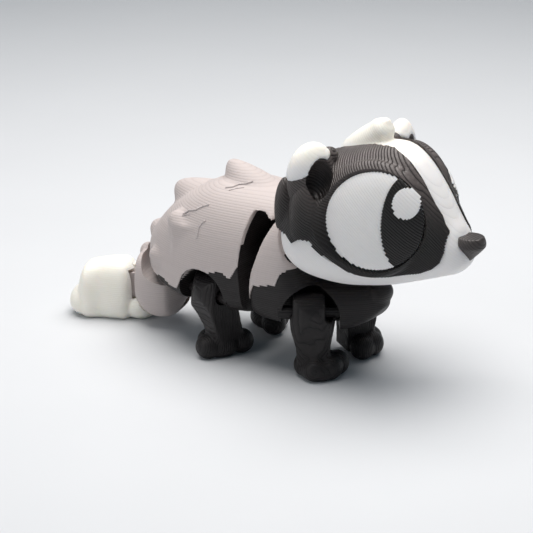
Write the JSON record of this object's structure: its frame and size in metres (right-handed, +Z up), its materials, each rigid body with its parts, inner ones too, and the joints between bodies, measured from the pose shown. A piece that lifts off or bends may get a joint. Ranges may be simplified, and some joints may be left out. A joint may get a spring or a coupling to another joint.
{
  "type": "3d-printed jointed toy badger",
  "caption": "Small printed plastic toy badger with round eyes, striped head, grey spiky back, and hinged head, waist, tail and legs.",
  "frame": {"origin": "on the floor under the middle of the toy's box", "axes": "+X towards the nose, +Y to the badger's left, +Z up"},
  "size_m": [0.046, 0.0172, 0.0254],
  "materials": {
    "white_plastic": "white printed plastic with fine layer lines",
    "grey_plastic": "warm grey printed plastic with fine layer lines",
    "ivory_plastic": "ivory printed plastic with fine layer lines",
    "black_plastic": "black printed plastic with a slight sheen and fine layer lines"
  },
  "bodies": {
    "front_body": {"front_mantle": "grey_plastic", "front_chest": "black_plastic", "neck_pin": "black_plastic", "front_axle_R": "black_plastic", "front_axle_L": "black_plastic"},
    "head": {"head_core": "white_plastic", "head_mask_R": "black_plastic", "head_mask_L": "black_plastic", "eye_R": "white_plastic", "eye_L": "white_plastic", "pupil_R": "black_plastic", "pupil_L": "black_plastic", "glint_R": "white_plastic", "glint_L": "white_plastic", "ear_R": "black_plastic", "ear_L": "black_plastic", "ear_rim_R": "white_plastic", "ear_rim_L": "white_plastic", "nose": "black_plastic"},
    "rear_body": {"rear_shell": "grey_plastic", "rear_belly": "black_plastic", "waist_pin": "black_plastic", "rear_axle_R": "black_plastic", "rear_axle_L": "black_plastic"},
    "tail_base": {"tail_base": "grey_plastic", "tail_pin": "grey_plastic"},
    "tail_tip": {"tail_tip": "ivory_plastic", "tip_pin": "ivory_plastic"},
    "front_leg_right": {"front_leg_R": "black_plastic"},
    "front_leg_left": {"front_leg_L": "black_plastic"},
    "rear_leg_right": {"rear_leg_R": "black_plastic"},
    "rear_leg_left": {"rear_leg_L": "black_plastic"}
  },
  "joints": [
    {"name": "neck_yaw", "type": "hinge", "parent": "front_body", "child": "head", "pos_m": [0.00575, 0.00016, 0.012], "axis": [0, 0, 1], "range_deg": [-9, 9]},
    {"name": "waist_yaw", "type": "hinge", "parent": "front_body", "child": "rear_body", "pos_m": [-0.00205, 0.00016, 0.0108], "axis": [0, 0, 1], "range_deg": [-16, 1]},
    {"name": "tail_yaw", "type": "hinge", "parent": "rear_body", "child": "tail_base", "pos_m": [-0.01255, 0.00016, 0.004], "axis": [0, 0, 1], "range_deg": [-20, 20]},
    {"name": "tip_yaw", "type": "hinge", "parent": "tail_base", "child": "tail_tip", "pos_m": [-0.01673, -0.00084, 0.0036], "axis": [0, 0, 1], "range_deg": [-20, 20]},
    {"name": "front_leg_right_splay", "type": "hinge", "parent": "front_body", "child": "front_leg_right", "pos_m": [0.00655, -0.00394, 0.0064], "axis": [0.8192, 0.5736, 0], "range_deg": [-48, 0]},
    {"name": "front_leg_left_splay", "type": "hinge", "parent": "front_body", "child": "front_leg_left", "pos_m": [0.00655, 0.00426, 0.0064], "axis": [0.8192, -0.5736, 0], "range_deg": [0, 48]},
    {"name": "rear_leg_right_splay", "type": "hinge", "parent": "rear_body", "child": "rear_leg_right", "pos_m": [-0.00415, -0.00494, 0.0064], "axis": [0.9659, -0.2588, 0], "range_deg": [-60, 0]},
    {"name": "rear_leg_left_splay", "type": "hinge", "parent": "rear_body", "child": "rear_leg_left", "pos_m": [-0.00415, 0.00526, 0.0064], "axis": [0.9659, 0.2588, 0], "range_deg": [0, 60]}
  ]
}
******
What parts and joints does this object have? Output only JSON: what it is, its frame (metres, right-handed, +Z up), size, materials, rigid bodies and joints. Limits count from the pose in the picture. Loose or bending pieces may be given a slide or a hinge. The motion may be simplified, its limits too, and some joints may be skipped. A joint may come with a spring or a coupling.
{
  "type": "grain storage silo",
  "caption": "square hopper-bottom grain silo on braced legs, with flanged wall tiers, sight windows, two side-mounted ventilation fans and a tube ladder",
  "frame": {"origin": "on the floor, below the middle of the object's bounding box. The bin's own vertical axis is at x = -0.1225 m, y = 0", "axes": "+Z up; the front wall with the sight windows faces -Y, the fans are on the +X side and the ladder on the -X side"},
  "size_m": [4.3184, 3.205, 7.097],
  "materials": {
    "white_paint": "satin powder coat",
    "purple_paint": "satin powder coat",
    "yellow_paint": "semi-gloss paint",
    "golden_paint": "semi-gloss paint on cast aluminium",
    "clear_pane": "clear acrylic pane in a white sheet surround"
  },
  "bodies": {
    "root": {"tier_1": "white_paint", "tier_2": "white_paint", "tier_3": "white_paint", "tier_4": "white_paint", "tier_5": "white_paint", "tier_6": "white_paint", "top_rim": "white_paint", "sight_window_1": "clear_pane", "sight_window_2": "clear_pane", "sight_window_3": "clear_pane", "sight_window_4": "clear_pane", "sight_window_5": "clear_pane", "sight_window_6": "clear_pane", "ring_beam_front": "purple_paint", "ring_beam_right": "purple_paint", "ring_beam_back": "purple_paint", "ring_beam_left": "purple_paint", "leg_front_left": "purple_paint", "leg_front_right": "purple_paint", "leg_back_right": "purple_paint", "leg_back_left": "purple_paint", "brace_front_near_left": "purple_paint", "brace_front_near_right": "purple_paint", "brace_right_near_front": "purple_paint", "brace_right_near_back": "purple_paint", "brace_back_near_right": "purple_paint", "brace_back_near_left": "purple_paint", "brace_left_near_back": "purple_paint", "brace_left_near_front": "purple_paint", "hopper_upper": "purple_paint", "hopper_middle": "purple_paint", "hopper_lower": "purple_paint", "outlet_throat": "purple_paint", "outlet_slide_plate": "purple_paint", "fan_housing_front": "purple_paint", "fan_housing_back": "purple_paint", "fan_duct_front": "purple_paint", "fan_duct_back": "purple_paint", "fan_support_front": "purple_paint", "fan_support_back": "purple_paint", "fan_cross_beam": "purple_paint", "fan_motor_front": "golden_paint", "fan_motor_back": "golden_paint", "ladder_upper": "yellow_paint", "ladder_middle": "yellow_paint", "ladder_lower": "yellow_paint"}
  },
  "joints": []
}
******
**Directions**
Provide the number of lines in the data above that contain the string "pose", and nothing else.

**Exercise result**
2